▶ **Stored records**
○ ○ ○

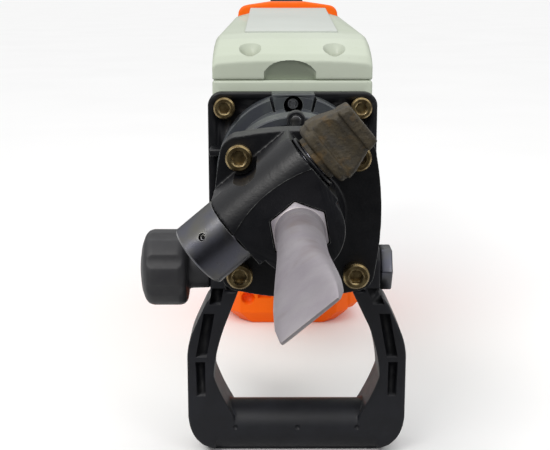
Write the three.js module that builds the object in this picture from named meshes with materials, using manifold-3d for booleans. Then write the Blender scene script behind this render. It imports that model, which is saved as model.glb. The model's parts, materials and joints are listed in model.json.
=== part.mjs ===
// Electric demolition hammer with a 30 mm hexagon shank, built as separate named pieces.
// Millimetres, +Z up. The hammer lies level with its flat chisel towards -Y.
// Inside the hammer group the tool axis is the Y axis and y = 0 is the front cover's flange face.
import * as THREE from "three";
import { mergeVertices } from "three/addons/utils/BufferGeometryUtils.js";
import Module from "manifold-3d";

const wasm = await Module();
wasm.setup();

// ---- driving dimensions --------------------------------------------------------------------
const GAP = 0.3; // air between two pieces that touch on the real machine
const HEX = 30; // width across flats of the tool shank
const FLOOR = -184; // level that the side handle and the tail cover stand on
const LEAN = THREE.MathUtils.degToRad(40); // the retainer axis rises this much to the right

const COVER = { half: 47, corner: 12, bulge: 3.4, depth: 15, screwAt: 35.1, drop: 1.6 };
const COLLAR = { radius: 25.6, mouth: -49.4 };
const FACE = { radius: 78, top: 28.4 }; // round edge of the face that is milled on the collar and the boss
const RETAINER = { offset: 23.4, depth: -30, bossRadius: 20, shaft: 11, from: -29.5, to: 28 };
const SEAT = { radius: 17.2, from: 15.5 }; // counterbore that holds the retainer spring
const SLEEVE = { radius: 19.7, from: -57.1, to: -29.8, pinAt: -44.1, pinTilt: 28.5 };
const LEVER = { from: 34.3, to: 65.5, halfWidth: 19, halfDepth: 15, boreEnd: 46.4 };
const CHISEL = { shankEnd: 100, hexEnd: -51.7, neck: 13.2, tip: -212.5, edge: 31.5 };
const BARREL = { radius: 45, collar: 56, collarFront: 148.6, flangeFront: 172.7, flangeBack: 184.7 };
const FLANGE = { halfX: 63.6, halfZ: 61.8, centreZ: -5.7, corner: 10, screwAt: 50.9, clearance: 13 };
const CASE = { front: 185, back: 425, half: 60.7, bottom: -66, split: 64, wall: 10.5 };
const MOTOR = { y: 401.5, front: 356, back: 462, half: 58, bore: 42.5, tailTop: -150 };
const CHEEK = { half: 68, front: 368, back: 435, low: -172, high: -112 }; // bulge round the brush holders
const REAR = { front: 425.3, back: 505, half: 55.5, top: 117 };
const GRIP = { half: 17, top: 120.5, back: 606 };
const BAND = { front: 66, back: 94, outer: 51 };
const SWING = { y: 80, z: -54, bolt: 6 };
const ARM = { inner: 47, outer: 57, shelf: -66.6, bend: -72, aside: 1.2 }; // the D sits aside below the bend
const LOOP = { front: 61, back: 96, low: -149.4 };
const CRANK = { y: 310, throw: 10, pin: 6, gearTeeth: 54, module: 1.75 };
const LAYSHAFT = { pinionTeeth: 12, gearTeeth: 45, module: 1.25, armatureTeeth: 9 };
const PISTON = { radius: 24.6, front: 206, back: 252 };

const crankMesh = (CRANK.module * (CRANK.gearTeeth + LAYSHAFT.pinionTeeth)) / 2;
const layshaftY = CRANK.y + crankMesh;

// ---- materials -----------------------------------------------------------------------------
function material(color, roughness, metalness) {
  return new THREE.MeshStandardMaterial({ color, roughness, metalness });
}

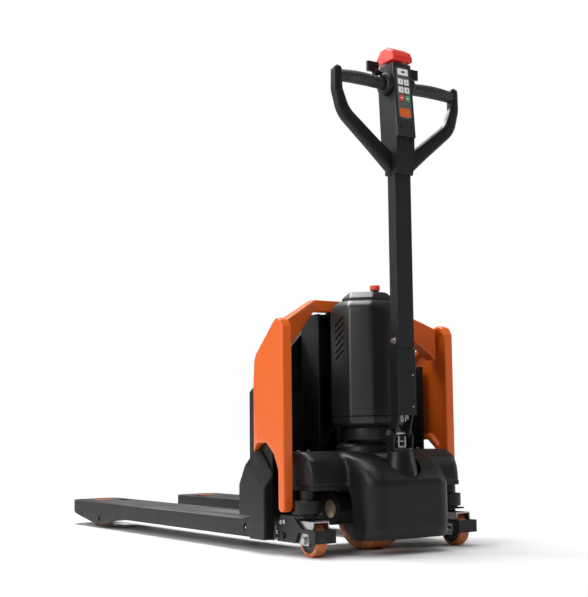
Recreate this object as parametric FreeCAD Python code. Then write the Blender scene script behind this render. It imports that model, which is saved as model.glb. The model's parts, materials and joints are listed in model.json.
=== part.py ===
import FreeCAD, Part
import math
import os

# Electric pallet truck, in millimetres.
# +X is the operator's right, +Y runs from the heel to the fork tips, +Z is up, z = 0 is the floor.
# Every depth below is measured from the heel face (y = 0).  The finished solids are moved back by
# half the length, so that the origin is the middle of the truck's footprint.

V = FreeCAD.Vector
X = V(1, 0, 0)
Y = V(0, 1, 0)
Z = V(0, 0, 1)

# ---------------------------------------------------------------- driving dimensions
fork_length = 1150.0
fork_spread = 540.0
fork_width = 155.0
fork_depth = 45.0
fork_wall = 5.0
lift_travel = 115.0
running_gap = 0.05
part_gap = 0.3
sheet = 4.0

# drive unit
drive_radius = 105.0
drive_width = 70.0
drive_hub_radius = 84.0
motor_radius = 40.0
motor_end = 120.0
drive_axle_radius = 15.0
fork_plate_gap = 5.0
yoke_plate = 12.0
neck_radius = 18.0

# tiller base
tiller_shaft_radius = 12.0
sprocket_radius = 26.0
chain_thick = 3.0
tilt_bolt_radius = 6.0

# chassis and steering case
bridge_thick = 12.0
cone_radius = 45.0
cone_top_radius = 30.0
ring_radius = 74.0
ring_height = 32.0

# tower
tower_half_x = 96.0
tower_half_y = 80.0
tower_corner = 40.0
tower_wall = 3.0
tower_shoulder_z = 600.0
knob_radius = 12.5

# tiller column and head
column_half_x = 24.5
column_depth = 31.0
column_wall = 3.0
column_top = 940.0
foot_plate_x = 18.7
foot_plate_thick = 5.0
head_half_x = 28.0
grip_radius = 15.5
collar_half_x = 45.0
handle_half_x = 196.0
handle_width = 22.0
panel_depth = 5.0
key_gap = 0.4
key_height = 1.6
key_travel = 1.2
key_half_x = 7.0
key_half_z = 7.5
key_column = 9.0
speed_half_x = 15.5
speed_half_z = 8.5
hood_travel = 5.0
rocker_half_x = 13.0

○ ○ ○

▶ **What to work on**
Exactly reproduce every line of the data above.

▶ **Answer to the exercise**
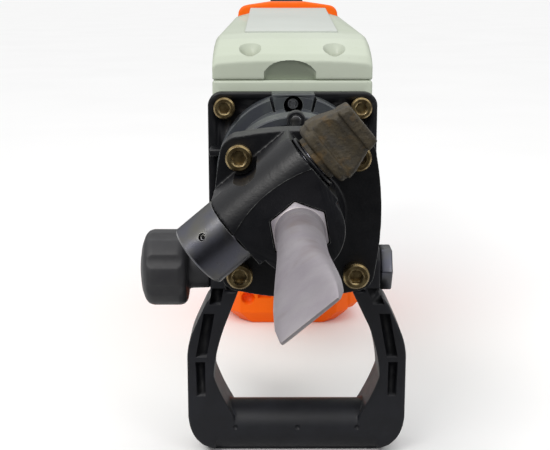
Write the three.js module that builds the object in this picture from named meshes with materials, using manifold-3d for booleans. Then write the Blender scene script behind this render. It imports that model, which is saved as model.glb. The model's parts, materials and joints are listed in model.json.
=== part.mjs ===
// Electric demolition hammer with a 30 mm hexagon shank, built as separate named pieces.
// Millimetres, +Z up. The hammer lies level with its flat chisel towards -Y.
// Inside the hammer group the tool axis is the Y axis and y = 0 is the front cover's flange face.
import * as THREE from "three";
import { mergeVertices } from "three/addons/utils/BufferGeometryUtils.js";
import Module from "manifold-3d";

const wasm = await Module();
wasm.setup();

// ---- driving dimensions --------------------------------------------------------------------
const GAP = 0.3; // air between two pieces that touch on the real machine
const HEX = 30; // width across flats of the tool shank
const FLOOR = -184; // level that the side handle and the tail cover stand on
const LEAN = THREE.MathUtils.degToRad(40); // the retainer axis rises this much to the right

const COVER = { half: 47, corner: 12, bulge: 3.4, depth: 15, screwAt: 35.1, drop: 1.6 };
const COLLAR = { radius: 25.6, mouth: -49.4 };
const FACE = { radius: 78, top: 28.4 }; // round edge of the face that is milled on the collar and the boss
const RETAINER = { offset: 23.4, depth: -30, bossRadius: 20, shaft: 11, from: -29.5, to: 28 };
const SEAT = { radius: 17.2, from: 15.5 }; // counterbore that holds the retainer spring
const SLEEVE = { radius: 19.7, from: -57.1, to: -29.8, pinAt: -44.1, pinTilt: 28.5 };
const LEVER = { from: 34.3, to: 65.5, halfWidth: 19, halfDepth: 15, boreEnd: 46.4 };
const CHISEL = { shankEnd: 100, hexEnd: -51.7, neck: 13.2, tip: -212.5, edge: 31.5 };
const BARREL = { radius: 45, collar: 56, collarFront: 148.6, flangeFront: 172.7, flangeBack: 184.7 };
const FLANGE = { halfX: 63.6, halfZ: 61.8, centreZ: -5.7, corner: 10, screwAt: 50.9, clearance: 13 };
const CASE = { front: 185, back: 425, half: 60.7, bottom: -66, split: 64, wall: 10.5 };
const MOTOR = { y: 401.5, front: 356, back: 462, half: 58, bore: 42.5, tailTop: -150 };
const CHEEK = { half: 68, front: 368, back: 435, low: -172, high: -112 }; // bulge round the brush holders
const REAR = { front: 425.3, back: 505, half: 55.5, top: 117 };
const GRIP = { half: 17, top: 120.5, back: 606 };
const BAND = { front: 66, back: 94, outer: 51 };
const SWING = { y: 80, z: -54, bolt: 6 };
const ARM = { inner: 47, outer: 57, shelf: -66.6, bend: -72, aside: 1.2 }; // the D sits aside below the bend
const LOOP = { front: 61, back: 96, low: -149.4 };
const CRANK = { y: 310, throw: 10, pin: 6, gearTeeth: 54, module: 1.75 };
const LAYSHAFT = { pinionTeeth: 12, gearTeeth: 45, module: 1.25, armatureTeeth: 9 };
const PISTON = { radius: 24.6, front: 206, back: 252 };

const crankMesh = (CRANK.module * (CRANK.gearTeeth + LAYSHAFT.pinionTeeth)) / 2;
const layshaftY = CRANK.y + crankMesh;

// ---- materials -----------------------------------------------------------------------------
function material(color, roughness, metalness) {
  return new THREE.MeshStandardMaterial({ color, roughness, metalness });
}

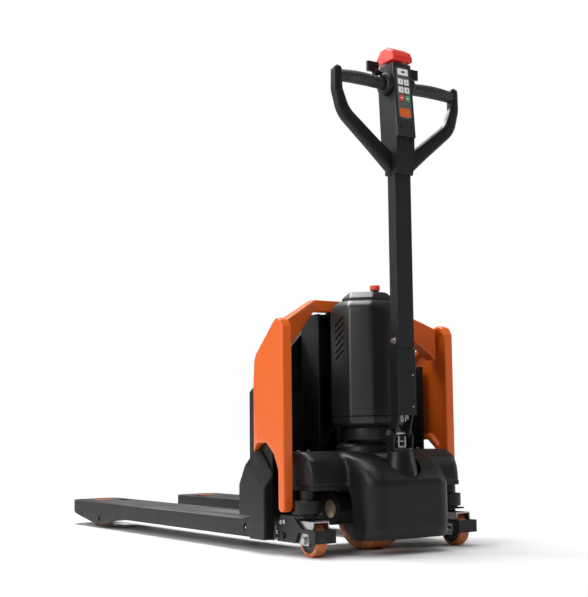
Recreate this object as parametric FreeCAD Python code. Then write the Blender scene script behind this render. It imports that model, which is saved as model.glb. The model's parts, materials and joints are listed in model.json.
=== part.py ===
import FreeCAD, Part
import math
import os

# Electric pallet truck, in millimetres.
# +X is the operator's right, +Y runs from the heel to the fork tips, +Z is up, z = 0 is the floor.
# Every depth below is measured from the heel face (y = 0).  The finished solids are moved back by
# half the length, so that the origin is the middle of the truck's footprint.

V = FreeCAD.Vector
X = V(1, 0, 0)
Y = V(0, 1, 0)
Z = V(0, 0, 1)

# ---------------------------------------------------------------- driving dimensions
fork_length = 1150.0
fork_spread = 540.0
fork_width = 155.0
fork_depth = 45.0
fork_wall = 5.0
lift_travel = 115.0
running_gap = 0.05
part_gap = 0.3
sheet = 4.0

# drive unit
drive_radius = 105.0
drive_width = 70.0
drive_hub_radius = 84.0
motor_radius = 40.0
motor_end = 120.0
drive_axle_radius = 15.0
fork_plate_gap = 5.0
yoke_plate = 12.0
neck_radius = 18.0

# tiller base
tiller_shaft_radius = 12.0
sprocket_radius = 26.0
chain_thick = 3.0
tilt_bolt_radius = 6.0

# chassis and steering case
bridge_thick = 12.0
cone_radius = 45.0
cone_top_radius = 30.0
ring_radius = 74.0
ring_height = 32.0

# tower
tower_half_x = 96.0
tower_half_y = 80.0
tower_corner = 40.0
tower_wall = 3.0
tower_shoulder_z = 600.0
knob_radius = 12.5

# tiller column and head
column_half_x = 24.5
column_depth = 31.0
column_wall = 3.0
column_top = 940.0
foot_plate_x = 18.7
foot_plate_thick = 5.0
head_half_x = 28.0
grip_radius = 15.5
collar_half_x = 45.0
handle_half_x = 196.0
handle_width = 22.0
panel_depth = 5.0
key_gap = 0.4
key_height = 1.6
key_travel = 1.2
key_half_x = 7.0
key_half_z = 7.5
key_column = 9.0
speed_half_x = 15.5
speed_half_z = 8.5
hood_travel = 5.0
rocker_half_x = 13.0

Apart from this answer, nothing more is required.